On the other hand, rsvg-convert has a test for its own
--accept-language option, in the sense of "did we implement this
command-line option correctly", not in the sense of "does librsvg
implement the AcceptLanguage functionality correctly".
After adding a little unit test for AcceptLanguage::any_matches in
the librsvg crate, we can run cargo-mutants just for that the
accept_language.rs file again:
# cargo mutants --package librsvg --file accept_language.rs
Found 37 mutants to test
ok Unmutated baseline in 24.9s build + 6.1s test
INFO Auto-set test timeout to 31s
MISSED rsvg/src/accept_language.rs:78:9: replace <impl fmt::Display for AcceptLanguageError>::fmt -> fmt::Result with Ok(Default::default()) in 4.8s build + 6.5s test
37 mutants tested in 2m 59s: 1 missed, 26 caught, 10 unviable
Great! As expected, we just have 1 missed mutant on that file now.
Let's look into it.
The function in question is now <impl fmt::Display for
AcceptLanguageError>::fmt, an error formatter for the
AcceptLanguageError type:
impl fmt::Display for AcceptLanguageError {
fn fmt(&self, f: &mut fmt::Formatter<'_>) -> fmt::Result {
match self {
Self::NoElements => write!(f, "no language tags in list"),
Self::InvalidCharacters => write!(f, "invalid characters in language list"),
Self::InvalidLanguageTag(e) => write!(f, "invalid language tag: {e}"),
Self::InvalidWeight => write!(f, "invalid q= weight"),
}
}
}
What cargo-mutants means by "replace ... -> fmt::Result with
Ok(Default::default()) is that if this function were modified to
just be like this:
impl fmt::Display for AcceptLanguageError {
fn fmt(&self, f: &mut fmt::Formatter<'_>) -> fmt::Result {
Ok(Default::default())
}
}
then no tests would catch that. Now, this is just a formatter function;
the fmt::Result it returns is just whether the underlying call to
write!() succeeded. When cargo-mutants discovers that it can change this function to return
Ok(Default::default()) it is because fmt::Result is defined as
Result<(), fmt::Error>, which implements Default because the unit
type () implements Default.
In librsvg, those AcceptLanguageError errors are just surfaced as
strings for rsvg-convert, so that if you give it a command-line
argument with an invalid value like --accept-language=foo, it will
print the appropriate error. However, rsvg-convert does not make any
promises as to the content of error messages, so I think it is
acceptable to not test this error formatter — just to make sure it
handles all the cases, which is already guaranteed by its match
statement. Rationale:
-
There already are tests to ensure that the error codes are computed correctly in the parser for
AcceptLanguage; those are theAcceptLanguageError's enumeration variants. -
There is a test in rsvg-convert's test suite to ensure that it detects invalid language tags and reports them.

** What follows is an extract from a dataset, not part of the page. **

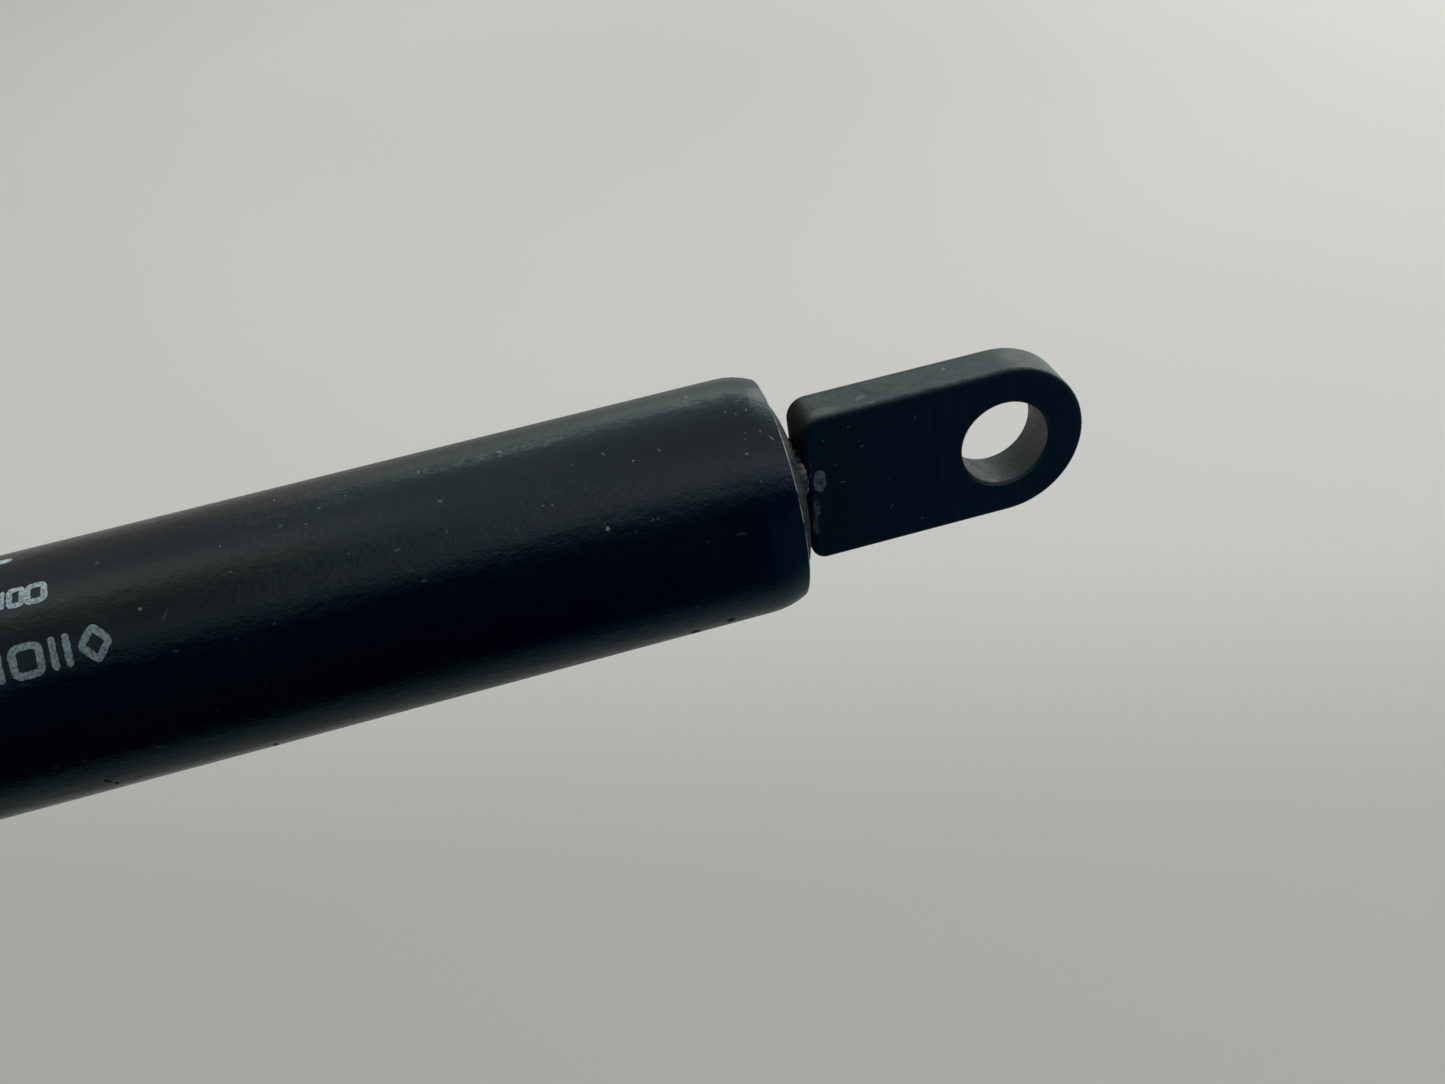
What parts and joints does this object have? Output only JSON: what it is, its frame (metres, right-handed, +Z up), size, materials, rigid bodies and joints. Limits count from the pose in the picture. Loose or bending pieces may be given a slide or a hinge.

For cases like this, cargo-mutants allows marking code to be
skipped. After marking this fmt implementation with
#[mutants::skip], there are no more missed mutants in
accept_language.rs.
Yay!
Understanding the tool
You should absolutely read "using results" in the cargo-mutants documentation, which is very well-written. It gives excellent suggestions for how to deal with missed mutants. Again, these indicate potential gaps in your test suite. The documentation discusses how to think about what to do, and I found it very helpful.
Then you should read about genres of mutants. It tells you
the kind of modifications that cargo-mutants does to your code. Apart
from changing individual operators to try to compute incorrect
results, it also does things like replacing whole function bodies to
return a different value instead. What if a function returns
Default::default() instead of your carefully computed value? What
if a boolean function always returns true? What if a function that
returns a HashMap always returns an empty hash table, or one full
with the product of all keys and values? That is, do your tests
actually check your invariants, or your assumptions about the shape of
the results of computations? It is really interesting stuff!
Future work for librsvg
The documentation for cargo-mutants suggests how to use it in CI, to ensure that no uncaught mutants are merged into the code. I will probably investigate this once I have fixed all the missed mutants; this will take me a few weeks at least.
Librsvg already has the gitlab incantation to show test coverage for patches in merge requests, so it would be nice to know if the existing tests, or any new added tests, are missing any conditions in the MR. That can be caught with cargo-mutants.
Hackery relevant to my tests, but not to this article
If you are just reading about mutation testing, you can ignore this section. If you are interested in the practicalities of compilation, read on!
The source code for the librsvg crate uses a bit of conditional
compilation to select whether to export functions that are used by the
integration tests as well as the crate's internal tests. For example,
there is some code for diffing two images, and this is used when
comparing the pixel output of rendering an SVG to a reference image.
For historical reasons, this code ended up in the main library, so
that it can run its own internal tests, but then the rest of the
integration tests also use this code to diff images. The librsvg
crate exports the "diff two images" functions only if it is being
compiled for the integration tests, and it doesn't export them for a
normal build of the public API.
Somehow, cargo-mutants didn't understand this, and the integration
tests did not build since the cargo feature to select that
conditionally-compiled code... wasn't active, or something. I tried
enabling it by hand with something like cargo mutants --package
librsvg -- --features test-utils but that still didn't work.
So, I hacked up a temporary version of the source tree just for mutation testing, which always exports the functions for diffing images, without conditional compilation. In the future it might be possible to split out that code to a separate crate that is only used where needed and never exported. I am not sure how it would be structured, since that code also depends on librsvg's internal representation of pixel images. Maybe we can move the whole thing out to a separate crate? Stop using Cairo image surfaces as the way to represent pixel images? Who knows!